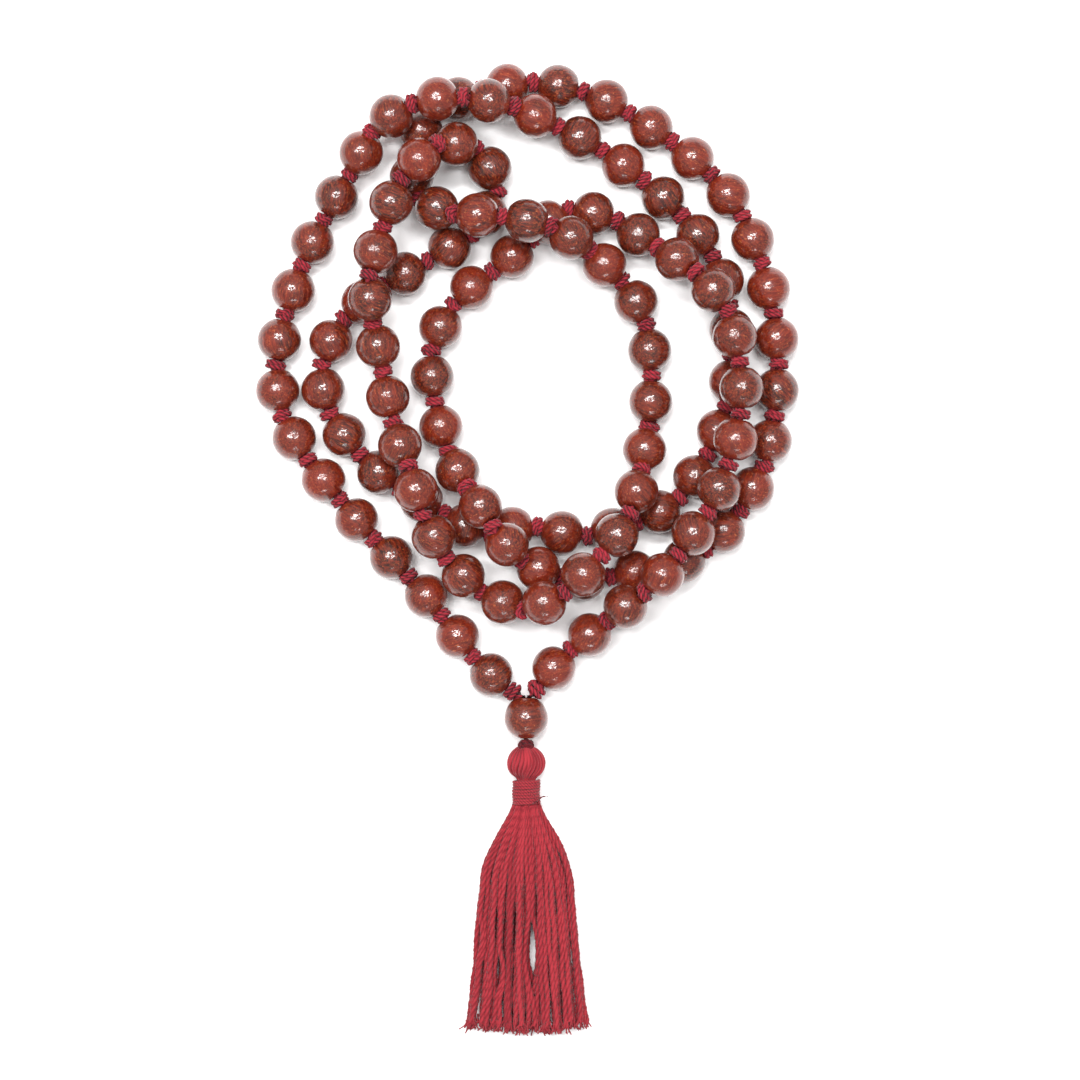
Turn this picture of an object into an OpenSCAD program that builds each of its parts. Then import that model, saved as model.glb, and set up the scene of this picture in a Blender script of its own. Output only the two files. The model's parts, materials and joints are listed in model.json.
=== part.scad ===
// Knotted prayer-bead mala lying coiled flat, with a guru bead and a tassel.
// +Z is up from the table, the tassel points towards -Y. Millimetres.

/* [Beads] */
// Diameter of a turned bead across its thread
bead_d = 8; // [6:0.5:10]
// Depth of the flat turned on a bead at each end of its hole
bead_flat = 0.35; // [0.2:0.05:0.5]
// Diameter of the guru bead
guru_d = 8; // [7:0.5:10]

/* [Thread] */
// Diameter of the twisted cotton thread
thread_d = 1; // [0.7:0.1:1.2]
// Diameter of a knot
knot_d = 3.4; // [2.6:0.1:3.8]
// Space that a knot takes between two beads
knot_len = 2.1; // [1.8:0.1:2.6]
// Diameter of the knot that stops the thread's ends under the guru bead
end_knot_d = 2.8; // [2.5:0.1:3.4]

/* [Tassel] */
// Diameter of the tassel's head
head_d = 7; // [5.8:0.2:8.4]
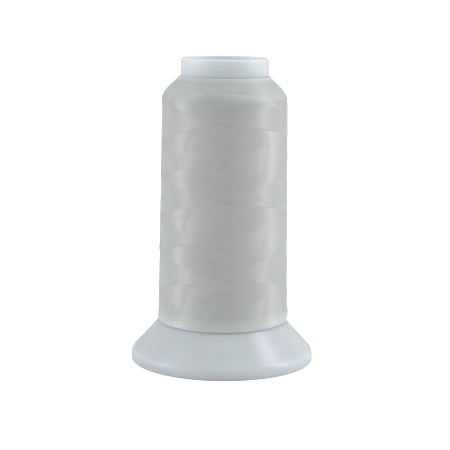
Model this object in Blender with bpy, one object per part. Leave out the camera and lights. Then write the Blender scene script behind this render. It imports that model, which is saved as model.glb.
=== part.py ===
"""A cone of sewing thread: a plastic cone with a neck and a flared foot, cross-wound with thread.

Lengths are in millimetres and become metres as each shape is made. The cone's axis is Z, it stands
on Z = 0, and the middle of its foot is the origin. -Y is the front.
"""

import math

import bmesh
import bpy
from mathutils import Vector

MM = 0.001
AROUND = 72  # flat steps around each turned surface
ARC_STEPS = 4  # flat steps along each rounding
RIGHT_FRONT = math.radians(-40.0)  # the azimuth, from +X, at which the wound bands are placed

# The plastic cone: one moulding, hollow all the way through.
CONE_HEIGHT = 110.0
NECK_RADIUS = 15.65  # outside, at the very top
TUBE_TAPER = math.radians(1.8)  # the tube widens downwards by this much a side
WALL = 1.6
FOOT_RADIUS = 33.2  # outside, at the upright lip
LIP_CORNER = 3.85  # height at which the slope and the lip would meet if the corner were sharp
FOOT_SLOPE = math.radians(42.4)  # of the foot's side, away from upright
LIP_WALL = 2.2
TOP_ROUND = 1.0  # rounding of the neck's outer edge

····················

> [What is required] The records above should be returned exactly.

> [Result for this exercise]
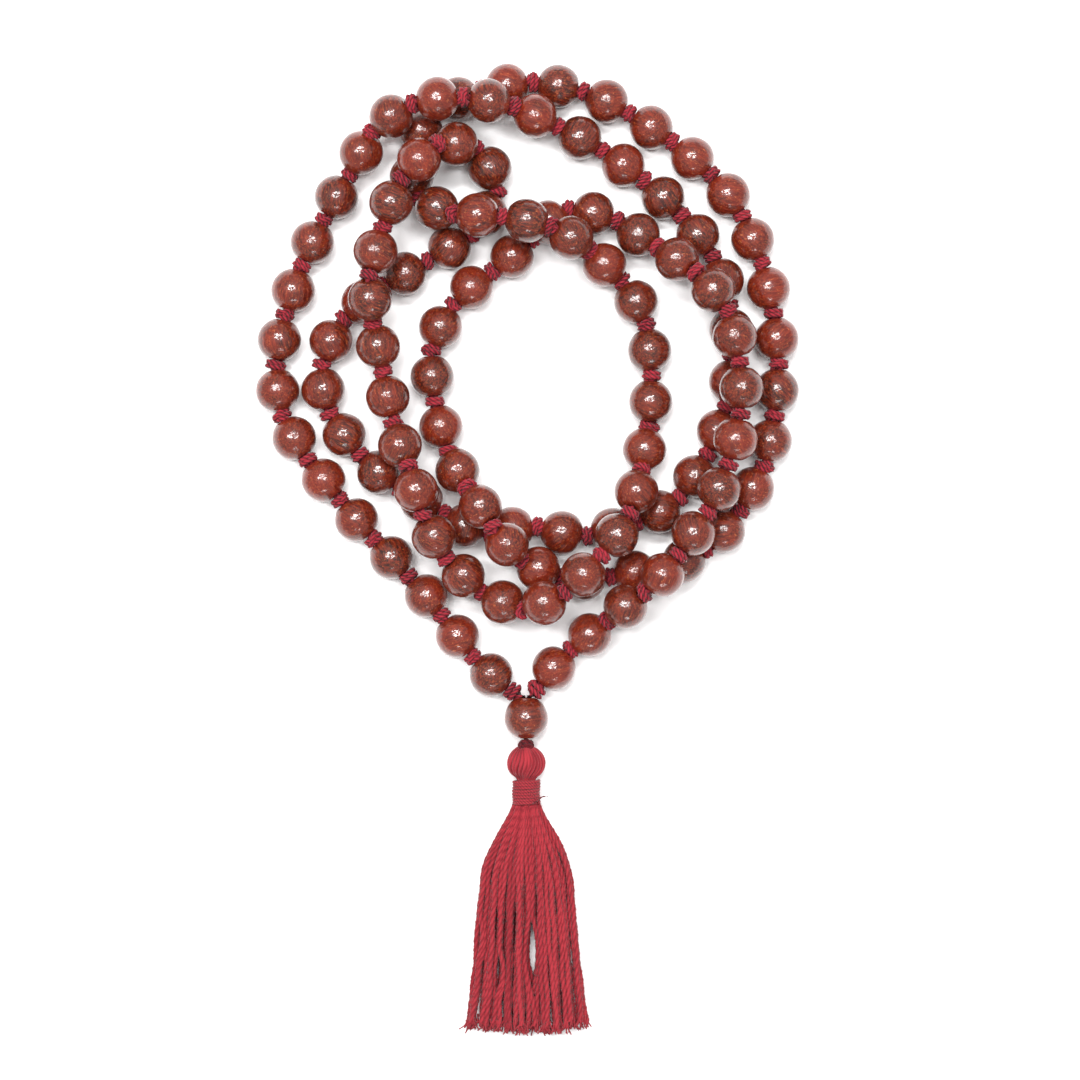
Turn this picture of an object into an OpenSCAD program that builds each of its parts. Then import that model, saved as model.glb, and set up the scene of this picture in a Blender script of its own. Output only the two files. The model's parts, materials and joints are listed in model.json.
=== part.scad ===
// Knotted prayer-bead mala lying coiled flat, with a guru bead and a tassel.
// +Z is up from the table, the tassel points towards -Y. Millimetres.

/* [Beads] */
// Diameter of a turned bead across its thread
bead_d = 8; // [6:0.5:10]
// Depth of the flat turned on a bead at each end of its hole
bead_flat = 0.35; // [0.2:0.05:0.5]
// Diameter of the guru bead
guru_d = 8; // [7:0.5:10]

/* [Thread] */
// Diameter of the twisted cotton thread
thread_d = 1; // [0.7:0.1:1.2]
// Diameter of a knot
knot_d = 3.4; // [2.6:0.1:3.8]
// Space that a knot takes between two beads
knot_len = 2.1; // [1.8:0.1:2.6]
// Diameter of the knot that stops the thread's ends under the guru bead
end_knot_d = 2.8; // [2.5:0.1:3.4]

/* [Tassel] */
// Diameter of the tassel's head
head_d = 7; // [5.8:0.2:8.4]
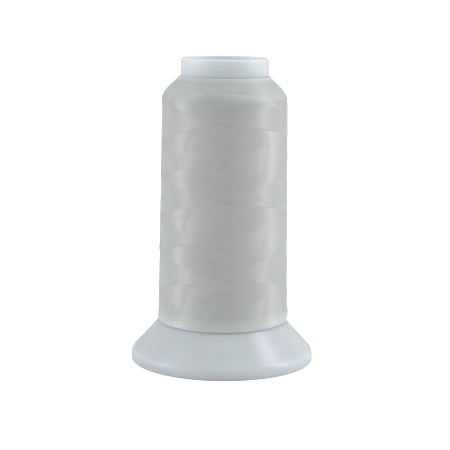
Model this object in Blender with bpy, one object per part. Leave out the camera and lights. Then write the Blender scene script behind this render. It imports that model, which is saved as model.glb.
=== part.py ===
"""A cone of sewing thread: a plastic cone with a neck and a flared foot, cross-wound with thread.

Lengths are in millimetres and become metres as each shape is made. The cone's axis is Z, it stands
on Z = 0, and the middle of its foot is the origin. -Y is the front.
"""

import math

import bmesh
import bpy
from mathutils import Vector

MM = 0.001
AROUND = 72  # flat steps around each turned surface
ARC_STEPS = 4  # flat steps along each rounding
RIGHT_FRONT = math.radians(-40.0)  # the azimuth, from +X, at which the wound bands are placed

# The plastic cone: one moulding, hollow all the way through.
CONE_HEIGHT = 110.0
NECK_RADIUS = 15.65  # outside, at the very top
TUBE_TAPER = math.radians(1.8)  # the tube widens downwards by this much a side
WALL = 1.6
FOOT_RADIUS = 33.2  # outside, at the upright lip
LIP_CORNER = 3.85  # height at which the slope and the lip would meet if the corner were sharp
FOOT_SLOPE = math.radians(42.4)  # of the foot's side, away from upright
LIP_WALL = 2.2
TOP_ROUND = 1.0  # rounding of the neck's outer edge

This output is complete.